O nosso mar é um deserto

Há alguns corajosos, indefectíveis, que continuam a pregar sobre a importância do mar. Mas isso não chega para mudar o cenário geral: O mar em Portugal é quase um deserto.

Portugal começou ontem uma discussão científica nas Nações Unidas sobre o futuro dos seus recursos. Em discussão está a extensão da plataforma continental, mas ela tem de motivar uma outra conversa, esta dentro do país.

A Zona Económica Exclusiva tem uma imensidão de recursos na água e no fundo do mar. A plataforma continental alargada, a ser reconhecida, permitirá a Portugal aceder a recursos no leito e no subsolo marinho que darão ao país uma importância estratégica determinante no futuro – caso a saibamos utilizar. Este esforço científico em prol do país tem sido feito na sombra, com pouco ou nenhum reconhecimento e sem que se concretizem as promessas sempre adiadas da promoção do mar como destino nacional.

Desde pelo menos a Expo’98 que andamos a ouvir que o nosso destino é o mar. São vinte anos de slogans mais ou menos criativos com poucas concretizações. Já todos ouvimos um milhão de vezes que Portugal tem no mar um desígnio nacional. Já houve conferências, conselhos de ministros, recomendações, estudos, investimentos, experiências.

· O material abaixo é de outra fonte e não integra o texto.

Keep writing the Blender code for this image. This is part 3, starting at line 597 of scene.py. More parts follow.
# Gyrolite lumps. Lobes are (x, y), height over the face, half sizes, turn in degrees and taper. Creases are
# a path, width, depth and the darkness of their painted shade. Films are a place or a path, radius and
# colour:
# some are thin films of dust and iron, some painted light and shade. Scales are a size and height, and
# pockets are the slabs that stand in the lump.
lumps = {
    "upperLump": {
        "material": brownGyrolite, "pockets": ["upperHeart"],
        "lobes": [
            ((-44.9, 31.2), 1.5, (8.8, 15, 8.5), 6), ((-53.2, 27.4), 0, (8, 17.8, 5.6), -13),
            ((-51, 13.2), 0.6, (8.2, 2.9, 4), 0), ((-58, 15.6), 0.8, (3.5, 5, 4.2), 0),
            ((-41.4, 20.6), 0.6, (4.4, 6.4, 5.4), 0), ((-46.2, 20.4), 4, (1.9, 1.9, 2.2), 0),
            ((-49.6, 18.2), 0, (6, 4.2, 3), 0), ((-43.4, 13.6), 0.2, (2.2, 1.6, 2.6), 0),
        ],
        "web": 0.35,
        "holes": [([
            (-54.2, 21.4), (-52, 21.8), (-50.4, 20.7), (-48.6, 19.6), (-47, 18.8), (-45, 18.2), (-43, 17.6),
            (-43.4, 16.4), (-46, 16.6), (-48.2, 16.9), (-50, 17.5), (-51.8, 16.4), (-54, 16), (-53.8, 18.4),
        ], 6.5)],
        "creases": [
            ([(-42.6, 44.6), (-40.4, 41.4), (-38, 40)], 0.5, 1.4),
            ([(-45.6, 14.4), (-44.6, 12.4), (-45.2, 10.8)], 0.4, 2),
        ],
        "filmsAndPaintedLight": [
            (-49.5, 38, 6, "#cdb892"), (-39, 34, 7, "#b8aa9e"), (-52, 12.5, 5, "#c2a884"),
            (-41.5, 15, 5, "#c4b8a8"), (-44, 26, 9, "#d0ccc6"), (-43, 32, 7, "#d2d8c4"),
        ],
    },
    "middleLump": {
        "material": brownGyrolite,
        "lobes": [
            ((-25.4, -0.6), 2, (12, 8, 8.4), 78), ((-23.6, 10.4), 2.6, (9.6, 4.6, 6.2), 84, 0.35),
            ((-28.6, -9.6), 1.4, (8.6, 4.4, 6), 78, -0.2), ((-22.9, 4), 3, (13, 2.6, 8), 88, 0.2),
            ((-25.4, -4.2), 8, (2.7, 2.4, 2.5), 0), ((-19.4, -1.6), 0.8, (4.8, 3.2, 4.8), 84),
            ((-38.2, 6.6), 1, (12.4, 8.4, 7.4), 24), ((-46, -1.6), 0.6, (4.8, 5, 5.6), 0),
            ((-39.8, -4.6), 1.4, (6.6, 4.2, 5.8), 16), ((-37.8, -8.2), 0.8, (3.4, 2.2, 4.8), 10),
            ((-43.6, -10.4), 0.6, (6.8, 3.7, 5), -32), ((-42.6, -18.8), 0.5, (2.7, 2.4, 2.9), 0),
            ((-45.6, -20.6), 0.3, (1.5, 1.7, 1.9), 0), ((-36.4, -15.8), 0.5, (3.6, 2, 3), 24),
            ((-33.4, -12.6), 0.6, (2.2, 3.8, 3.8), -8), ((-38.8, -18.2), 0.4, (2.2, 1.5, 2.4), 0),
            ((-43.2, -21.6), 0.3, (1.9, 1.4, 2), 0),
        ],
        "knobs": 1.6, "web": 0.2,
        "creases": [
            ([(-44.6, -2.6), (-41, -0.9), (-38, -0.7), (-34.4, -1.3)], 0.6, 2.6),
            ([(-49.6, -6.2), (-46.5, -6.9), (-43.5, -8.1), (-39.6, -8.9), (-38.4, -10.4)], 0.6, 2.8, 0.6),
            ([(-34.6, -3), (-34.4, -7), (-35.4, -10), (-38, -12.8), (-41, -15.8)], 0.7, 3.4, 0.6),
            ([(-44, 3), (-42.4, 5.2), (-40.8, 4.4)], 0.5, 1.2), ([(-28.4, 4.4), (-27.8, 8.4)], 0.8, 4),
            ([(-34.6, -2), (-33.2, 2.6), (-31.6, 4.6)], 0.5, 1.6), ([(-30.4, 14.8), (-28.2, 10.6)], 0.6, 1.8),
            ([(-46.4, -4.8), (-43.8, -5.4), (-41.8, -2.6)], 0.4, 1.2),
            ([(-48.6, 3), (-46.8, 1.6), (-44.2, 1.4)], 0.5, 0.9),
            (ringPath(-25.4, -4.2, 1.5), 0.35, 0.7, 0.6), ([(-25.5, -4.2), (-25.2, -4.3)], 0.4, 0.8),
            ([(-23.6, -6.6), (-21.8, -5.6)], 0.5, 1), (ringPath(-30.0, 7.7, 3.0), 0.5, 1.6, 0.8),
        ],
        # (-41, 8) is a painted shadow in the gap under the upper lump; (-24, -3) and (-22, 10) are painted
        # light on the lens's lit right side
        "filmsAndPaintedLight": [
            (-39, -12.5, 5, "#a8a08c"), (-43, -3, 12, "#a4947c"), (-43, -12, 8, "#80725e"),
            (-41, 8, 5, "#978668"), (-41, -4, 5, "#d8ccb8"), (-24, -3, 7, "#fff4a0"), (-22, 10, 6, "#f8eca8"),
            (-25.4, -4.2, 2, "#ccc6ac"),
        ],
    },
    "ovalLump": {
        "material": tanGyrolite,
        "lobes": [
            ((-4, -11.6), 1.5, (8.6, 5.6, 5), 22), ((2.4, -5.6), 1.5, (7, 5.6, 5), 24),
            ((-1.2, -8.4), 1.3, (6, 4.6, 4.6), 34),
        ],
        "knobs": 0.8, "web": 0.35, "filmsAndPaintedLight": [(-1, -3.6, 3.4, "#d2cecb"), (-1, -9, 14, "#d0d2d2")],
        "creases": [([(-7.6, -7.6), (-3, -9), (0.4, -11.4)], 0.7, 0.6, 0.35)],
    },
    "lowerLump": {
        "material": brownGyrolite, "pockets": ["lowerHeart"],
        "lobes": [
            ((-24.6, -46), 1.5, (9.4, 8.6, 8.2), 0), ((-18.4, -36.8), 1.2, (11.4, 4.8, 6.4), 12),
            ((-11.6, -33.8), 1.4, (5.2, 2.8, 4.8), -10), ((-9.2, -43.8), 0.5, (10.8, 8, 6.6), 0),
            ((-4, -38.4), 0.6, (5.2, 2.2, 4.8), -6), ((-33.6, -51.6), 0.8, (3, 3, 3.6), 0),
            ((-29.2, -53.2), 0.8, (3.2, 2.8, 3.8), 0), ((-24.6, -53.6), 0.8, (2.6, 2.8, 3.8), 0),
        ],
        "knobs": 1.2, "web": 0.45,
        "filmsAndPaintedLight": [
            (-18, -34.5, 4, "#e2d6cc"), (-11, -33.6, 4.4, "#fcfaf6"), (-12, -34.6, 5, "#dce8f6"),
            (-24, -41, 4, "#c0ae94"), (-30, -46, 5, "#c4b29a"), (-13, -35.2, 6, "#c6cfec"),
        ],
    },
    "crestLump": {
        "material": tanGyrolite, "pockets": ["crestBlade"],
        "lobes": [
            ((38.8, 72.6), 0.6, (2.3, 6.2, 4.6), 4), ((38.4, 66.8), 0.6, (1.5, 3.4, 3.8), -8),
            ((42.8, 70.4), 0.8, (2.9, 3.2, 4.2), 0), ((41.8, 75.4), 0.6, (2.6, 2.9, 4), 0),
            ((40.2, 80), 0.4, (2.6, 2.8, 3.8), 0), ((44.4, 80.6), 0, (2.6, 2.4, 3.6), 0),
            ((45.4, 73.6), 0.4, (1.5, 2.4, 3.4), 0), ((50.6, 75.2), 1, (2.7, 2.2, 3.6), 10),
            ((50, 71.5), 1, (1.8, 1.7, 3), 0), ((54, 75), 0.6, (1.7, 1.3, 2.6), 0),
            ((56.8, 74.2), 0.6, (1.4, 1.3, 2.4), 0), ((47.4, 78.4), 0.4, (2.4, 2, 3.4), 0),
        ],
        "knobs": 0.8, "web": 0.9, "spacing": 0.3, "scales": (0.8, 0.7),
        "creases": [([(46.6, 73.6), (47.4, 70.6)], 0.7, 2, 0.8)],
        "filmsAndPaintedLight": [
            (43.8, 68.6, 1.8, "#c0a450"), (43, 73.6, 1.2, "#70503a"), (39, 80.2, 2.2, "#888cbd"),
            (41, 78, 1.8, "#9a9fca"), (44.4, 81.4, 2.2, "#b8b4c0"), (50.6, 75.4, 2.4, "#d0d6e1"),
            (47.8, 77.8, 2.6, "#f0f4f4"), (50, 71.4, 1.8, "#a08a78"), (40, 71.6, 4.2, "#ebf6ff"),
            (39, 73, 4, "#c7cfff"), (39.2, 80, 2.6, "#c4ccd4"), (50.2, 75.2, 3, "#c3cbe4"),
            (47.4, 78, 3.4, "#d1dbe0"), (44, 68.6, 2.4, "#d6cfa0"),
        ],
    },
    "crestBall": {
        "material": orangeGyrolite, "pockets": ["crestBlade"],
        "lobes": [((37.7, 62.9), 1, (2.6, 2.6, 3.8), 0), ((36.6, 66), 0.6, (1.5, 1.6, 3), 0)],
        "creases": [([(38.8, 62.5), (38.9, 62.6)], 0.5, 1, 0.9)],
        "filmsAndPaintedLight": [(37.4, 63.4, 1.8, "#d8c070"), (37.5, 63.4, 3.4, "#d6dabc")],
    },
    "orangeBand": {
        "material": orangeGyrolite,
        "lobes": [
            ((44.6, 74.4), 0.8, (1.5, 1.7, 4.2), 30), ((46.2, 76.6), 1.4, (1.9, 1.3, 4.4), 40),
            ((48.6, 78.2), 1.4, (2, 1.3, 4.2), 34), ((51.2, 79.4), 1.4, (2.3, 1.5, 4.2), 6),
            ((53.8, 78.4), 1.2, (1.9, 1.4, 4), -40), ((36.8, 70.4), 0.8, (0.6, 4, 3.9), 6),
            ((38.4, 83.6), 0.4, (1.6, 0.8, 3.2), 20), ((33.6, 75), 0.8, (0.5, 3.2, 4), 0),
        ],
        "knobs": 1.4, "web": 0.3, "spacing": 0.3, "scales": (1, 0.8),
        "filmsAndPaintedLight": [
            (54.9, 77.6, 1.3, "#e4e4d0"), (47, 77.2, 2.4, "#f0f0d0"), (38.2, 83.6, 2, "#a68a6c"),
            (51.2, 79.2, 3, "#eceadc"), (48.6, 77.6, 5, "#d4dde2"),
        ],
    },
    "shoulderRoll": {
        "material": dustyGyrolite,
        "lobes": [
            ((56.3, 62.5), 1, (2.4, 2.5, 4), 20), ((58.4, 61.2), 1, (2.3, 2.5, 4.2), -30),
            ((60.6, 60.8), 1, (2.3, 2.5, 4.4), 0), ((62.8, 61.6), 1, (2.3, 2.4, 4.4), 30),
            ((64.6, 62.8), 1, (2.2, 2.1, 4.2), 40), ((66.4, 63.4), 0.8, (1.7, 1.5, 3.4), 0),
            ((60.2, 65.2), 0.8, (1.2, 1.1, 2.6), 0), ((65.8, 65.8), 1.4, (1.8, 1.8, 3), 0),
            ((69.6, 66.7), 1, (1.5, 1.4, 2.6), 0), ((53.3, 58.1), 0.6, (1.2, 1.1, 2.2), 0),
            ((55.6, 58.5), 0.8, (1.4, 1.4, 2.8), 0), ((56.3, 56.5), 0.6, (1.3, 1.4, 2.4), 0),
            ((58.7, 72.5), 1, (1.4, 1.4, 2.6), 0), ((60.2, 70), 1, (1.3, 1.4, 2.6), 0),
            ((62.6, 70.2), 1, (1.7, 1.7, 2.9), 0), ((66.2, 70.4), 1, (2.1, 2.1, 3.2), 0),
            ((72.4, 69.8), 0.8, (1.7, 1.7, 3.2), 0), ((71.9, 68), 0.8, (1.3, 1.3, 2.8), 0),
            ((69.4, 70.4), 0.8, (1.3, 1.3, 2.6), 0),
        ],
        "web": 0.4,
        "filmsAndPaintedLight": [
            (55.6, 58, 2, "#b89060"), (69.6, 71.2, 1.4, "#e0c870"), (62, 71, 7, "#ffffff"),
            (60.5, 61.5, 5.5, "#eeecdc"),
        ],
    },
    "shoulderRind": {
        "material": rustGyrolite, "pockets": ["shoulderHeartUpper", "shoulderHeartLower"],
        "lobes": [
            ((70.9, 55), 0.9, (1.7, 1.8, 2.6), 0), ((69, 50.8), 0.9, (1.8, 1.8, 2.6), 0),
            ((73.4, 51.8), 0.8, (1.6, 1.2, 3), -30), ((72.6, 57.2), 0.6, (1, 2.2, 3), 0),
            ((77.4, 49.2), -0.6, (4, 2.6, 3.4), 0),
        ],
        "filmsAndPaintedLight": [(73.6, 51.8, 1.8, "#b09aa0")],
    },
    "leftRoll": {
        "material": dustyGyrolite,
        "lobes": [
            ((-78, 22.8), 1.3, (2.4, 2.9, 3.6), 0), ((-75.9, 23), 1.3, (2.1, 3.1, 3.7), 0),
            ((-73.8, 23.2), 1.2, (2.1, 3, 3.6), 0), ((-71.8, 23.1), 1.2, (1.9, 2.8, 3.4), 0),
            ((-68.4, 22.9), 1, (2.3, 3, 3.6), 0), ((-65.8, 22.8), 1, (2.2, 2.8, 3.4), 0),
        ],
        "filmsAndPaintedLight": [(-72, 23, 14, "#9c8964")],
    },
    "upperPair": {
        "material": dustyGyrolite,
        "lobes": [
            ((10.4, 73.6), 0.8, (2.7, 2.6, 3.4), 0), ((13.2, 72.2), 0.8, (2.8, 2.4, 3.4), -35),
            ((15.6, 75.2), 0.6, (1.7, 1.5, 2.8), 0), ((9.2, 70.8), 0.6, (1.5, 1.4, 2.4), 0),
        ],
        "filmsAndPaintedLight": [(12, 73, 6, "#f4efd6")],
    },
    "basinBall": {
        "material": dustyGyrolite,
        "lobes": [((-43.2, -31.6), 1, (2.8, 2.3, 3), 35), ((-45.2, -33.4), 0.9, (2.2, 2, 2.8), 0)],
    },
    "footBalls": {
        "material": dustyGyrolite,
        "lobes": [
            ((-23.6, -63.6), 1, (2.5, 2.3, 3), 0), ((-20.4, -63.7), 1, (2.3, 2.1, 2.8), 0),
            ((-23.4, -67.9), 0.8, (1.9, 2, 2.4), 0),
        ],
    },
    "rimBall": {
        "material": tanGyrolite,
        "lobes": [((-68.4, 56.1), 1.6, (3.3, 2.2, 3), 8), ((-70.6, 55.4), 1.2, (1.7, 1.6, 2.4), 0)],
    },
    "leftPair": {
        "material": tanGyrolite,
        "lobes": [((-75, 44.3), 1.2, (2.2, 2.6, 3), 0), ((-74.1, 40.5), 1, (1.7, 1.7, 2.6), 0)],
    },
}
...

Há consenso sobre o nosso destino marítimo e há, coisa rara, uma visão transversal e independente da cor partidária sobre este projeto.

Depois disto tudo, continuamos a não nos cumprir. Em 2006, foi lançada com pompa e circunstância a Estratégia Nacional para o Mar. Três anos depois, Ernâni Lopes desenvolveu um estudo sobre o hypercluster do mar, em que defendeu todas as ideias que hoje estão ainda por implementar. O economista também considerava que a primeira década do século foi completamente perdida, nesse e noutros desígnios. Já está outra década quase a terminar, e do mar continua a ver-se pouco. Há investimento nos portos, há uma aposta no surf e há uma gestão corrente nas pescas. É muito pouco para o que poderia ser.

De uma forma geral, o panorama é desanimador. Quase não há estudos, investigadores, apoios públicos e interesses privados, empreendedores, estruturas. Nas escolas, não se ensina para o mar. Não se explora o potencial científico e tecnológico, a não ser em dois ou três nichos muito localizados. Há alguns corajosos, indefectíveis, que continuam a pregar sobre a importância do mar. Mas isso não chega para mudar o cenário geral: O mar em Portugal é quase um deserto.

O trabalho que está agora a ser apresentado às Nações Unidas é sério e sólido. Implicou anos de esforço da comunidade científica e um investimento que não teve eco noutras áreas. Se for aprovado, será um passo tremendamente importante para a afirmação internacional do país. Mas se for aprovado e nada for feito, será só risível. A responsabilidade é de todos nós.